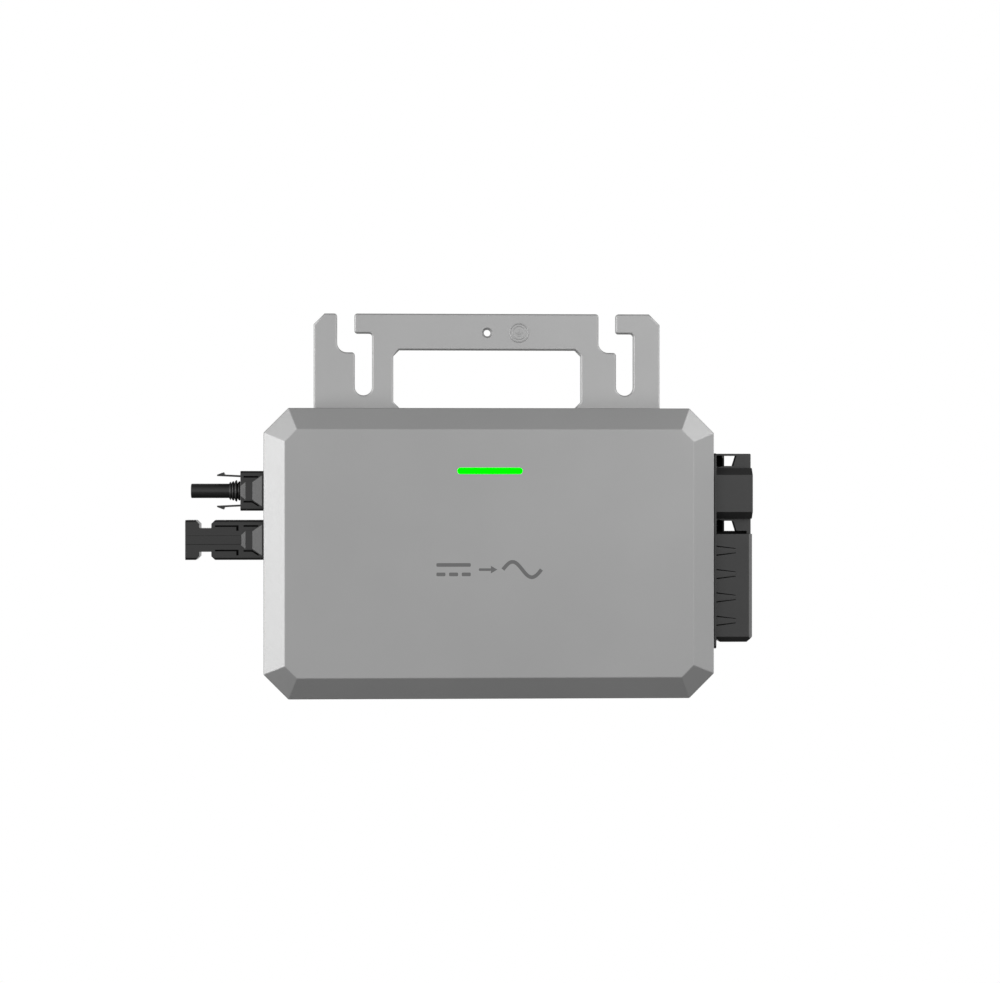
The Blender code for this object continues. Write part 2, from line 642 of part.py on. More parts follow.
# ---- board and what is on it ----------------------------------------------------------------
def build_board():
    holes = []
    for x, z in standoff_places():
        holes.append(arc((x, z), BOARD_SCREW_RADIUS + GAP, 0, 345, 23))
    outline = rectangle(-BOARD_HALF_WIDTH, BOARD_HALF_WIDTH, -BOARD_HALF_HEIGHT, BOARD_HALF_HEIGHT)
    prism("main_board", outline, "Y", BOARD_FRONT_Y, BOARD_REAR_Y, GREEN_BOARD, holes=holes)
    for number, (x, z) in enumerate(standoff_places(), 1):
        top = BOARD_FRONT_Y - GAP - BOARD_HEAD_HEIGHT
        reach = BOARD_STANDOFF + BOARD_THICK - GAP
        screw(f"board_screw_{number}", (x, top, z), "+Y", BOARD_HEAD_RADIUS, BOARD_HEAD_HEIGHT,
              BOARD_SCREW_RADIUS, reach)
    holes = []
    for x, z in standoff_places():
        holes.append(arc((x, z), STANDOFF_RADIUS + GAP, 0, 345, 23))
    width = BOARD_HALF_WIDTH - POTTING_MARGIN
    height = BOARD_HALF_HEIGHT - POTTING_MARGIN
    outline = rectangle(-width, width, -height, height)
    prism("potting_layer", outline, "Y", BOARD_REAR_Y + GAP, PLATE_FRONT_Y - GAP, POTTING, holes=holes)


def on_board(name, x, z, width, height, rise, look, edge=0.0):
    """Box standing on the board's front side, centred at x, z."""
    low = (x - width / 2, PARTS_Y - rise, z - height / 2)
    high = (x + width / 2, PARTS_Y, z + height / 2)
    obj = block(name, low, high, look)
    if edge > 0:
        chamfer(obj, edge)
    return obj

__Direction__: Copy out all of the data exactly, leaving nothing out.

__Output for this exercise__:
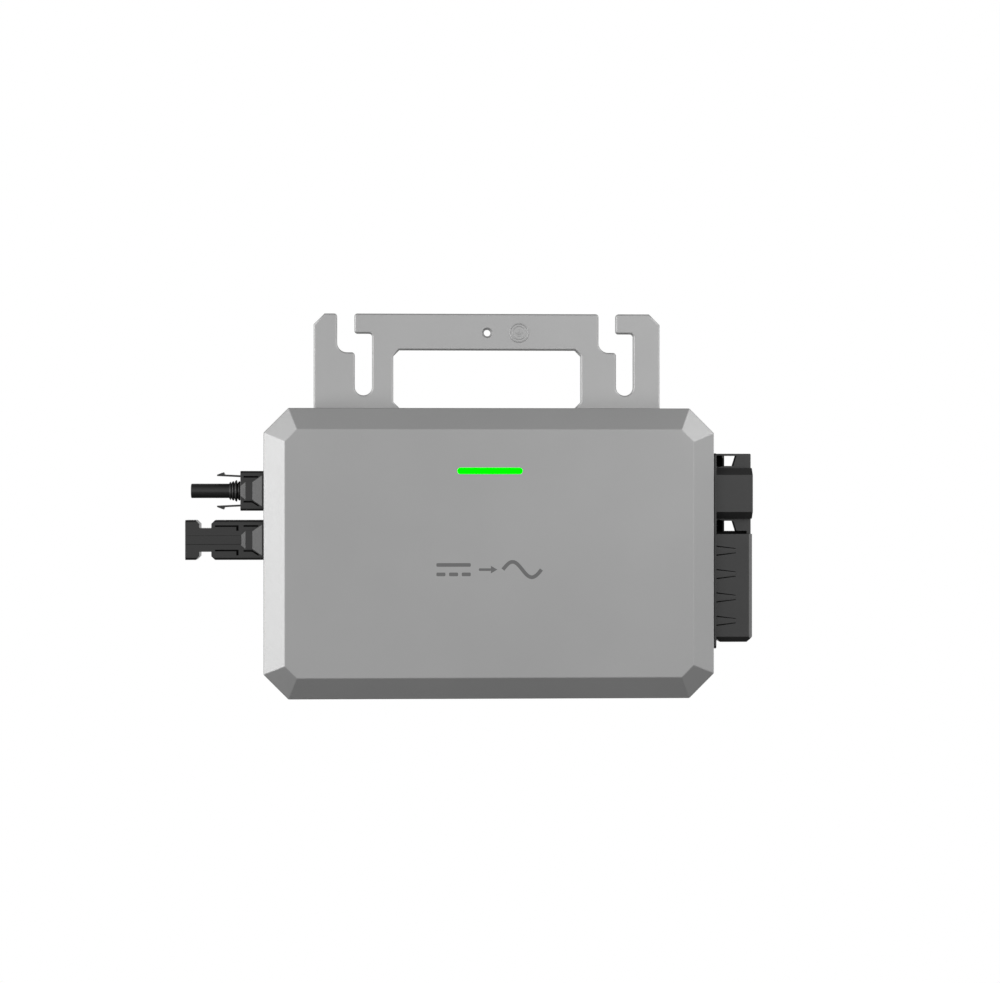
The Blender code for this object continues. Write part 2, from line 642 of part.py on. More parts follow.
# ---- board and what is on it ----------------------------------------------------------------
def build_board():
    holes = []
    for x, z in standoff_places():
        holes.append(arc((x, z), BOARD_SCREW_RADIUS + GAP, 0, 345, 23))
    outline = rectangle(-BOARD_HALF_WIDTH, BOARD_HALF_WIDTH, -BOARD_HALF_HEIGHT, BOARD_HALF_HEIGHT)
    prism("main_board", outline, "Y", BOARD_FRONT_Y, BOARD_REAR_Y, GREEN_BOARD, holes=holes)
    for number, (x, z) in enumerate(standoff_places(), 1):
        top = BOARD_FRONT_Y - GAP - BOARD_HEAD_HEIGHT
        reach = BOARD_STANDOFF + BOARD_THICK - GAP
        screw(f"board_screw_{number}", (x, top, z), "+Y", BOARD_HEAD_RADIUS, BOARD_HEAD_HEIGHT,
              BOARD_SCREW_RADIUS, reach)
    holes = []
    for x, z in standoff_places():
        holes.append(arc((x, z), STANDOFF_RADIUS + GAP, 0, 345, 23))
    width = BOARD_HALF_WIDTH - POTTING_MARGIN
    height = BOARD_HALF_HEIGHT - POTTING_MARGIN
    outline = rectangle(-width, width, -height, height)
    prism("potting_layer", outline, "Y", BOARD_REAR_Y + GAP, PLATE_FRONT_Y - GAP, POTTING, holes=holes)


def on_board(name, x, z, width, height, rise, look, edge=0.0):
    """Box standing on the board's front side, centred at x, z."""
    low = (x - width / 2, PARTS_Y - rise, z - height / 2)
    high = (x + width / 2, PARTS_Y, z + height / 2)
    obj = block(name, low, high, look)
    if edge > 0:
        chamfer(obj, edge)
    return obj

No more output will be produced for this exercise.